L'histoire de la Trilogie du Vide s'ouvre par un premier roman, The Dreaming Void, où l'on apprend l'existence, au centre de la Voie Lactée, d'un univers artificiel, le Vide, surveillé par plusieurs civilisations extraterrestres. En effet, le Vide s'étend peu à peu en dévorant la matière qui l'environne et constitue donc une menace pour la Voie Lactée. D'anciennes tentatives pour supprimer le Vide ont échoué. On ne sait pas ce que c'est. On ne sait pas qui l'a construit. On ne sait pas non plus ce qui s'y passe à l'intérieur... quoique... Un être humain nommé Inigo, venu participer au projet de surveillance du Vide, a rêvé de ce qui s'y passait. Après avoir répandu ses rêves sur le réseau émotionnel global, le gaïanet (ce qui constitue à mon avis une citation des oeuvres finales d'Isaac Asimov), il est devenu le messie d'une nouvelle religion, Living Dream, dont les adeptes attendent le Pélerinage qui les conduira dans le Vide où ils pourront mener une vie de perfection. Bien entendu, le reste de l'espèce humaine et les extraterrestres alliés ou adversaires du Commonwealth redoutent cette issue, ce qui laisse présager nombre d'intrigues afin de déjouer le pélerinage.

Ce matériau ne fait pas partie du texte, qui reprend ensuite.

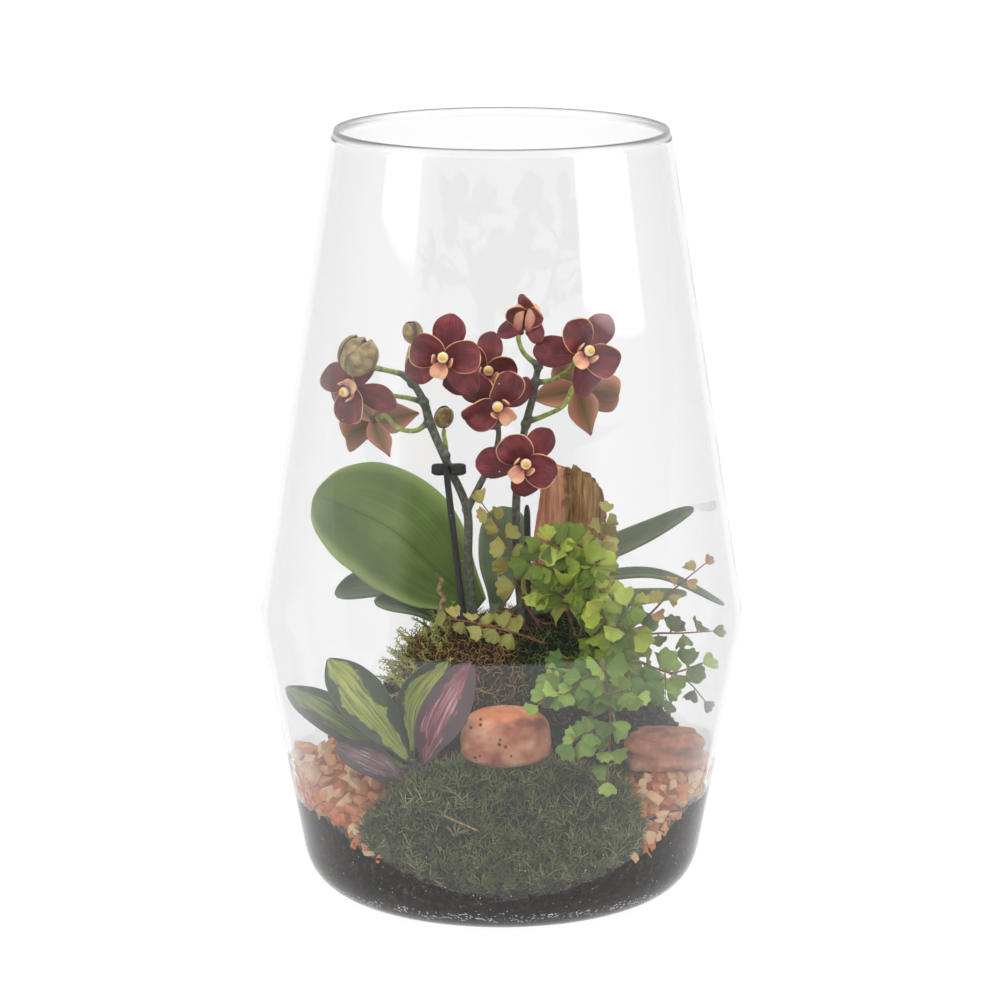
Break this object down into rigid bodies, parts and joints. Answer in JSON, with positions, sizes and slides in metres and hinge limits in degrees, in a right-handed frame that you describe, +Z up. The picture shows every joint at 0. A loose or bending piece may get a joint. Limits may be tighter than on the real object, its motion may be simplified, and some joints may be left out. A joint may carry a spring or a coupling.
{
  "type": "moth orchid terrarium",
  "caption": "Tall clear glass vase, widest at a low shoulder, planted with a maroon moth orchid, fern, waxy plant, moss, stones and chips on a bank of dark soil.",
  "frame": {"origin": "centre of the vase's foot, on the surface that it stands on", "axes": "+Z up along the vase's axis, -Y towards the side that the flowers face, +X to the right seen from that side"},
  "size_m": [0.2516, 0.2516, 0.4],
  "materials": {
    "clear_glass": "clear and polished",
    "plant_stem": "smooth dark green to brown",
    "black_stake": "matte black",
    "tepal": "satin maroon with a thin yellow-orange margin",
    "lip": "satin peach",
    "bud": "satin yellow-green",
    "orchid_leaf": "satin green",
    "bark": "rough and fibrous",
    "pebble": "worn and pitted",
    "rock": "rough and layered",
    "variegated": "waxy, dark green margin and yellow-green middle",
    "moss": "soft tufts",
    "chips": "rough",
    "bog_moss": "loose strands",
    "soil": "crumbly and damp",
    "fern": "matte light green"
  },
  "bodies": {
    "root": {"glass_vase": "clear_glass", "flower_stem_left": "plant_stem", "flower_stem_right": "plant_stem", "stake_left": "black_stake", "stake_right": "black_stake", "stem_clip": "black_stake", "bloom_far_left": "tepal", "lip_far_left": "lip", "bloom_left_back": "tepal", "lip_left_back": "lip", "bloom_upper_left": "tepal", "lip_upper_left": "lip", "bloom_centre_back": "tepal", "lip_centre_back": "lip", "bloom_centre": "tepal", "lip_centre": "lip", "bloom_lower_right": "tepal", "lip_lower_right": "lip", "bloom_upper_right": "tepal", "lip_upper_right": "lip", "bloom_right_back": "tepal", "lip_right_back": "lip", "bloom_top": "tepal", "lip_top": "lip", "bud_large": "bud", "bud_small": "bud", "bud_behind": "bud", "orchid_crown": "orchid_leaf", "orchid_leaf_large": "orchid_leaf", "orchid_leaf_left_back": "orchid_leaf", "orchid_leaf_left_low": "orchid_leaf", "orchid_leaf_right_upper": "orchid_leaf", "orchid_leaf_right_middle": "orchid_leaf", "orchid_leaf_right_low": "orchid_leaf", "bark_chunk": "bark", "river_pebble": "pebble", "layered_rock": "rock", "waxy_stem": "variegated", "waxy_leaf_far_left": "variegated", "waxy_leaf_left": "variegated", "waxy_leaf_middle": "variegated", "waxy_leaf_right": "variegated", "waxy_leaf_front": "variegated", "moss_cushion": "moss", "gravel_left": "chips", "gravel_right": "chips", "root_ball": "bog_moss", "soil": "soil", "frond_young": "fern", "frond_tall": "fern", "frond_middle": "fern", "frond_red_right": "fern", "frond_right": "fern", "frond_right_front": "fern", "frond_right_low": "fern", "frond_hanging": "fern", "frond_front": "fern", "frond_middle_low": "fern", "frond_creeping": "fern"}
  },
  "joints": []
}
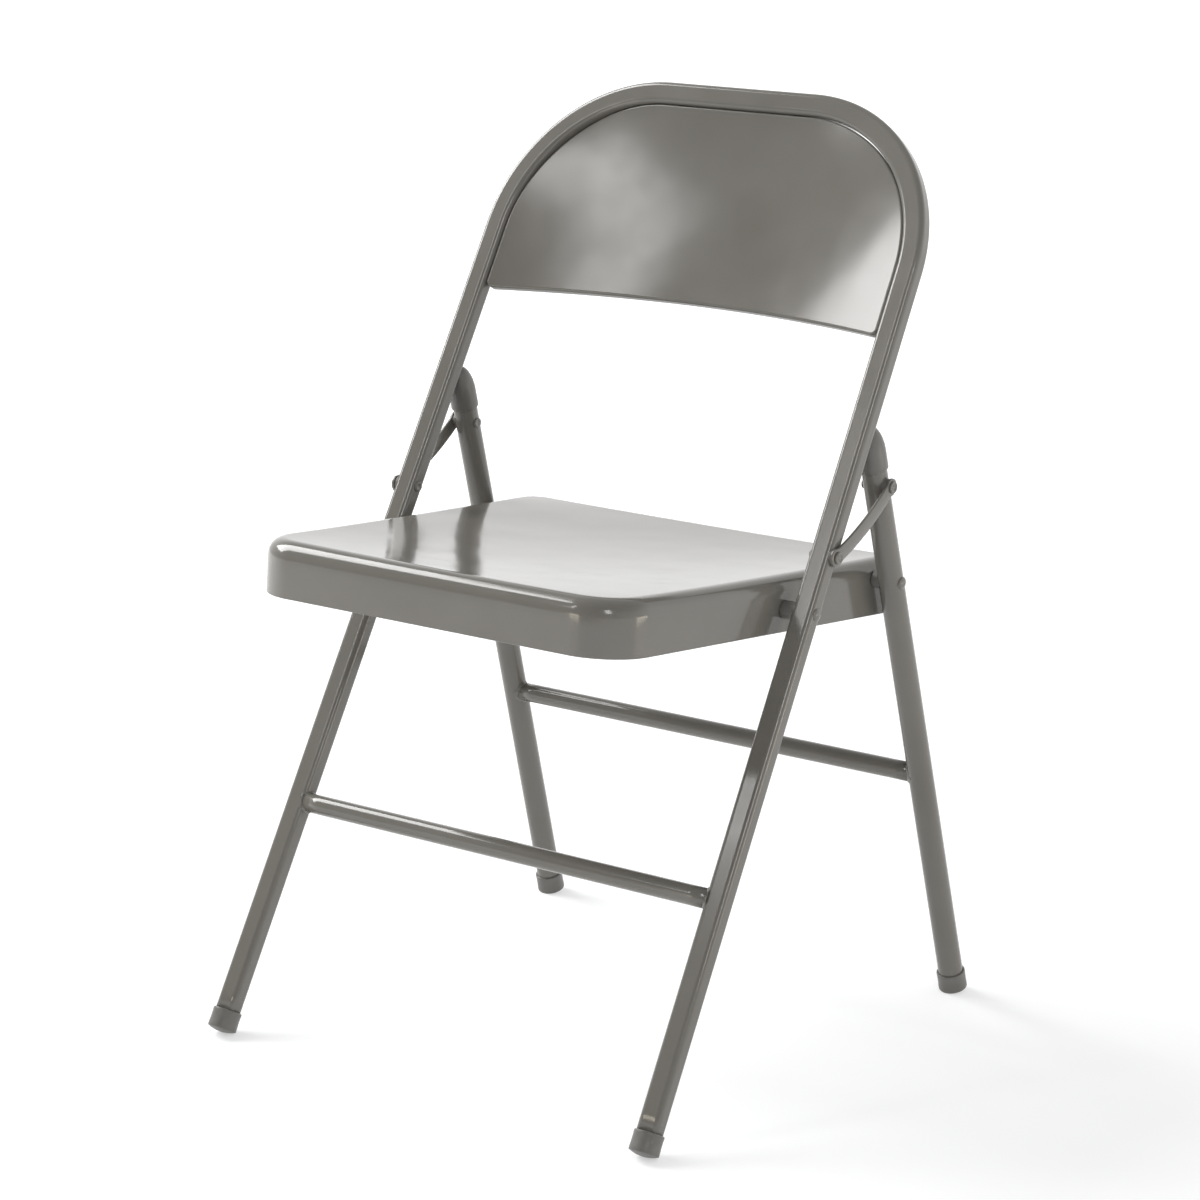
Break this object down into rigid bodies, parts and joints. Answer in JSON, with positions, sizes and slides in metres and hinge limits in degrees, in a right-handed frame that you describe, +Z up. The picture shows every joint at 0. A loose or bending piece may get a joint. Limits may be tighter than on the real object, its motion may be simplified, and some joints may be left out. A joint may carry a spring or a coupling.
{
  "type": "folding chair",
  "caption": "Steel folding chair: pressed seat and back panel on a bent tube frame, with straight rear legs and short side links that fold it flat.",
  "frame": {"origin": "on the floor, under the middle of the chair's bounding box", "axes": "+Z up, the longest extent; +X to the right seen from the front, the shortest extent; +Y towards the back"},
  "size_m": [0.4718, 0.4854, 0.779],
  "materials": {
    "tube_paint": "semi-gloss taupe grey enamel",
    "sheet_paint": "semi-gloss taupe grey enamel on pressed sheet",
    "rivet_steel": "enamelled steel, worn at the rim",
    "spacer_plastic": "matt grey",
    "foot_plastic": "matt grey, slightly scuffed"
  },
  "bodies": {
    "front_frame": {"front_frame_tube": "tube_paint", "front_rail": "tube_paint", "front_rail_welds": "tube_paint", "back_panel": "sheet_paint", "back_panel_welds": "tube_paint", "left_front_foot": "foot_plastic", "right_front_foot": "foot_plastic", "seat_pivot_rivets": "rivet_steel", "seat_pivot_spacers": "spacer_plastic", "link_pivot_rivets": "rivet_steel", "link_pivot_washers": "spacer_plastic"},
    "seat": {"seat_pan": "sheet_paint", "seat_stiffener": "sheet_paint", "left_pivot_bracket": "sheet_paint", "right_pivot_bracket": "sheet_paint"},
    "rear_legs": {"left_rear_leg": "tube_paint", "right_rear_leg": "tube_paint", "rear_rail": "tube_paint", "rear_rail_welds": "tube_paint", "left_rear_foot": "foot_plastic", "right_rear_foot": "foot_plastic", "left_leg_cap": "foot_plastic", "right_leg_cap": "foot_plastic", "left_rear_pivot_rivet": "rivet_steel", "right_rear_pivot_rivet": "rivet_steel", "left_rear_pivot_spacer": "spacer_plastic", "right_rear_pivot_spacer": "spacer_plastic", "left_link_rivet_tail": "rivet_steel", "right_link_rivet_tail": "rivet_steel", "left_link_washer": "spacer_plastic", "right_link_washer": "spacer_plastic"},
    "left_link": {"left_link": "tube_paint", "left_link_rivet_head": "rivet_steel"},
    "right_link": {"right_link": "tube_paint", "right_link_rivet_head": "rivet_steel"}
  },
  "joints": [
    {"name": "seat_fold", "type": "hinge", "parent": "front_frame", "child": "seat", "pos_m": [0, -0.00297, 0.39333], "axis": [-1, 0, 0], "range_deg": [0, 105]},
    {"name": "rear_legs_fold", "type": "hinge", "parent": "seat", "child": "rear_legs", "pos_m": [0, 0.12606, 0.39284], "axis": [-1, 0, 0], "range_deg": [-58.25, 0]},
    {"name": "left_link_fold", "type": "hinge", "parent": "front_frame", "child": "left_link", "pos_m": [0, 0.02221, 0.43583], "axis": [-1, 0, 0], "range_deg": [0, 125.75]},
    {"name": "right_link_fold", "type": "hinge", "parent": "front_frame", "child": "right_link", "pos_m": [0, 0.02221, 0.43583], "axis": [-1, 0, 0], "range_deg": [0, 125.75]}
  ],
  "couplings": [
    {"joint": "rear_legs_fold", "follows": "seat_fold", "ratio": -0.55467},
    {"joint": "left_link_fold", "follows": "seat_fold", "ratio": 1.1975},
    {"joint": "right_link_fold", "follows": "seat_fold", "ratio": 1.1975}
  ]
}
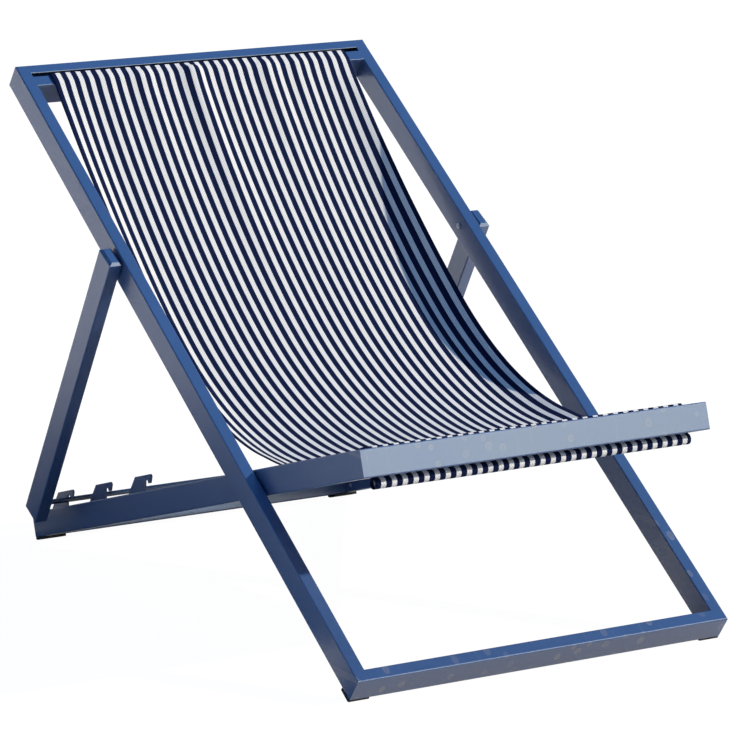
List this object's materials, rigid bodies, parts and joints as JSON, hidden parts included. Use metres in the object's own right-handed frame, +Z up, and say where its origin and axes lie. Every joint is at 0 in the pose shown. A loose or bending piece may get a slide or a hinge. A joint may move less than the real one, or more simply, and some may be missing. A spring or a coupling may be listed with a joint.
{
  "type": "folding deck chair",
  "caption": "Reclined folding deck chair: a rectangular-tube frame crossed by a seat frame and a prop frame latched in hooks, with a striped cloth sling.",
  "frame": {"origin": "middle of the footprint, on the floor", "axes": "front faces -Y, up is +Z, the sitter's left is +X"},
  "size_m": [0.664, 1.0408, 0.7488],
  "materials": {
    "frame_paint": "satin",
    "sling_cloth": "woven, striped",
    "foot_rubber": "matte",
    "nylon": "matte",
    "fastener_steel": "satin"
  },
  "bodies": {
    "main_frame": {"main_left_rail": "frame_paint", "main_right_rail": "frame_paint", "main_top_rail": "frame_paint", "main_bottom_rail": "frame_paint", "main_foot_pads": "foot_rubber", "sling": "sling_cloth", "sling_head_hem": "sling_cloth", "sling_head_rod": "fastener_steel", "seat_pivot_bolts": "fastener_steel", "seat_pivot_washers": "fastener_steel", "seat_pivot_inserts": "fastener_steel", "prop_pivot_bushes": "nylon", "prop_pivot_washers": "fastener_steel"},
    "seat_frame": {"seat_left_rail": "frame_paint", "seat_right_rail": "frame_paint", "seat_front_rail": "frame_paint", "seat_rear_rail": "frame_paint", "recline_hooks_left": "frame_paint", "recline_hooks_right": "frame_paint", "seat_foot_pads": "foot_rubber", "seat_pivot_bushes": "nylon", "seat_side_screws": "fastener_steel", "sling_front_hem": "sling_cloth", "sling_front_rod": "fastener_steel"},
    "prop_frame": {"prop_left_leg": "frame_paint", "prop_right_leg": "frame_paint", "prop_top_caps": "frame_paint", "prop_end_plugs": "frame_paint", "latch_rod": "frame_paint", "latch_rod_rings": "fastener_steel", "prop_pivot_bolts": "fastener_steel", "prop_pivot_inserts": "fastener_steel"}
  },
  "joints": [
    {"name": "seat_fold", "type": "hinge", "parent": "main_frame", "child": "seat_frame", "pos_m": [0, -0.19575, 0.23849], "axis": [1, 0, 0], "range_deg": [0, 52.33], "deforming": ["sling"]},
    {"name": "prop_fold", "type": "hinge", "parent": "main_frame", "child": "prop_frame", "pos_m": [0, 0.17416, 0.49789], "axis": [1, 0, 0], "range_deg": [-82, 0]}
  ],
  "couplings": [
    {"joint": "prop_fold", "follows": "seat_fold", "ratio": -1.566}
  ]
}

Les enjeux sont posés presque d'emblée dans cette digne suite à L'Etoile de Pandore/Judas Déchaîné. Un péril galactique, une humanité qui subit plutôt qu'elle ne suit une évolution fragmentaire pour ne pas dire chaotique, des cultures différentes et des personnages malgré tout très humains. Bien sûr, l'un des protagonistes principaux évoque un peu trop le personnage de Mellanie Rescorai apparu dans le précédent volet (et ce n'est pas un hasard...), mais tous les autres sont novateurs, y compris ceux qui proviennent tout droit de l'époque de la guerre de l'Arpenteur. En particulier, on a le bonheur de retrouver Paula Myo. Le peu qu'il m'a été donné d'en voir jusqu'à présent (je viens de finir le premier tiers de la trilogie) m'incite à trouver une nouvelle définition pour ce personnage fascinant, qui constitue à elle seule une troisième voie entre l'archange et l'archidémon.

Quant à la façon dont les thèmes sont traités... Même si l'écriture d'Hamilton s'encombre parfois de détails assez peu nécessaires (les orgies sexuelles d'Araminta sont moins qu'indispensables à la compréhension du roman), il faut lui reconnaître une certaine capacité à faire des trouvailles. La chronologie qui se trouve à la fin du livre, bien détaillée à première vue, finit par se révéler au fil de la lecture pas assez remplie, trop incomplète et par conséquent alléchante. Les rêves d'Inigo nous sont égrenés au fur et à mesure que l'histoire progresse. On se retrouve donc plongé, pendant plusieurs chapitres, dans une histoire qui évoque plus l'heroic-fantaisy que la SF. Le lien avec le reste de l'intrigue est fait par l'intermédiaire des personnages qui, eux, connaissent l'ensemble de l'histoire... par exemple en l'ayant rêvée en ayant pris connaissance des rêves d'Inigo. Alors, rêve ou réalité, l'histoire de la vie humaine à l'intérieur du Vide ? Voici l'une des questions qui se pose pour les personnages, et du coup aussi pour le lecteur, qui se doute que d'autres choses sont à venir. Dans le même temps, on suit le fil d'un space-opera tonique, où des personnages ambigus semblent comploter quelque chose et produire un objet dangereux, sous les directives de certaines factions pas nettes de l'ANA. Eh oui : même au XXXVIème siècle, "government denies knowledge", sauf que là, on se coltine avec la disparition de toute la Voie Lactée. Rien de moins. En quoi la simple humanité des personnages auxquels on s'attache peu à peu leur permettra-t-elle de sortir du pétrin qui s'annonce ? Voilà une belle question, à laquelle le tome suivant, The Temporal Void, apportera sans doute quelques éléments de réponse... tout en soulevant de nouvelles questions plus pressantes. Car oui, Peter F. Hamilton connait son affaire. Chapeau bas, et longue vie.

Commentaires

Gromovar a dit…
Je suis totalement d'accorda avec toi. J'aime beaucoup ce que fait Hamilton. C'est un sacré créateur d'univers.
Anudar a dit…
Toi, t'es un rapide :) ...

Le tome trois de la trilogie est attendu dans les prochaines semaines en poche. Il est clair qu'il sera mis presque tout de suite en haut de ma PàL.
Gromovar a dit…
C'est les profs ça. Toujours au bureau en train de travailler.